The IP address distributed by dnsmasq also doesn't seem quite correct, as it's trying to reach 10.0.2.3 for some reason. I had to do this for DNS to work:

echo nameserver 192.168.122.1 > /etc/resolv.conf

This might be solved by hardcoding a DNS server in systemd-networkd or elsewhere.

IPv6 is configured by default, so if you're on a IPv4-only network, some problems are likely to occur. The fix is to edit the network and remove the <ip> block for IPv6:

service libvirtd stop
virsh net-destroy default
virsh net-edit default
virsh net-start default
service libvirtd start

Base image build

Then we can build an image using virt-builder:

virt-builder debian-9 --size=10G --format qcow2 \
  -o /var/lib/libvirt/images/stretch-amd64.qcow2 \
  --update \
  --firstboot-command "dpkg-reconfigure openssh-server" \
  --network --edit /etc/network/interfaces:s/ens2/ens3/ \
  --ssh-inject root:string:'ssh-rsa AAAAB3NzaC1yc2EAAAADAQABAAABAQC7CY6+aTLlk6epl1+TK6wIaHg1fageEfmKFgn+Yov+2lKFIhNRkcWznQVcyViVmC7iaZkEIei1gP9+0lrsdhewtTBjvkDNxR18aIORJsiH95FFjFIuJ0HQjrM1jOxiXhQZ0xLlnhFkxxa8j9l52HTutpYUU63e3lvY0CBuqh7QtkH3un7iT6EaqMR34yFa2ym35ag8ugMbczBwnTDJYn3qpL8gKuw3JnIp+qdSQb1sGdLcC4JN02E2/IY7iw8lzM9xVab1IgvemCJwS0C/Bt9LsmhCy9AMpaVFaAYjepgdBpSqIMa/8VcoVOrhdJWfIc7fLtt+njN1qojsPmuhsr1n' \
  --hostname stretch-amd64 --timezone UTC

This is not ideal, as it fetches the base image from libguestfs.org, in the clear (as opposed to debian.org infrastructure):

[   1.9] Downloading: http://libguestfs.org/download/builder/debian-9.xz

There is, fortunately, an OpenPGP signature on those images but it might be better to bootstrap using debootstrap (although bootstrapping using the above might be much faster).

Also notice how we edit the interfaces file to fix the interface name.

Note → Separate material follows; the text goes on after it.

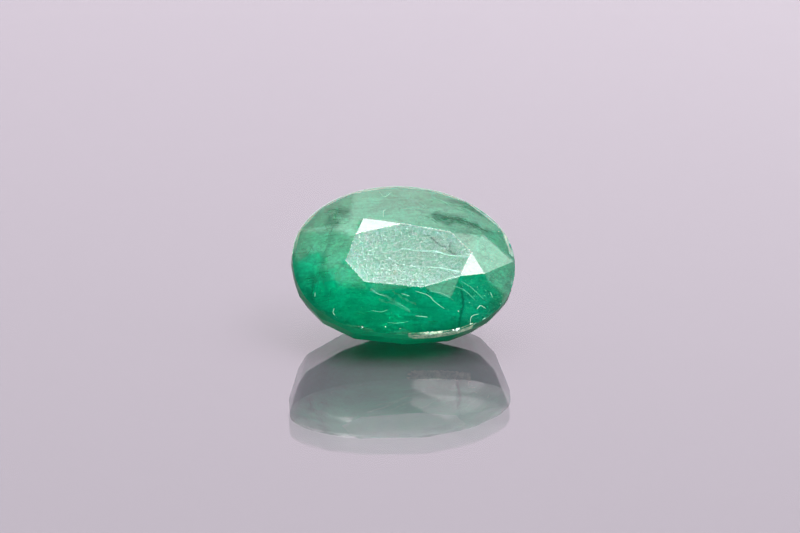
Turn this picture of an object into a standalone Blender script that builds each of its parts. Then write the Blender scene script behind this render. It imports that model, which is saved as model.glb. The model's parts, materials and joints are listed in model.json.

For some reason, the interface detected by virt-builder isn't the same that shows up when running with virt-install, below. The symlink trick does not work: adding --link /dev/null:/etc/systemd/network/99-default.link to the virt-builder incantation does not disable those funky interface names. So we simply rewrite the file.

Finally, we inject our SSH key in the root account. The build process will show a root password but we won't need it thanks to that.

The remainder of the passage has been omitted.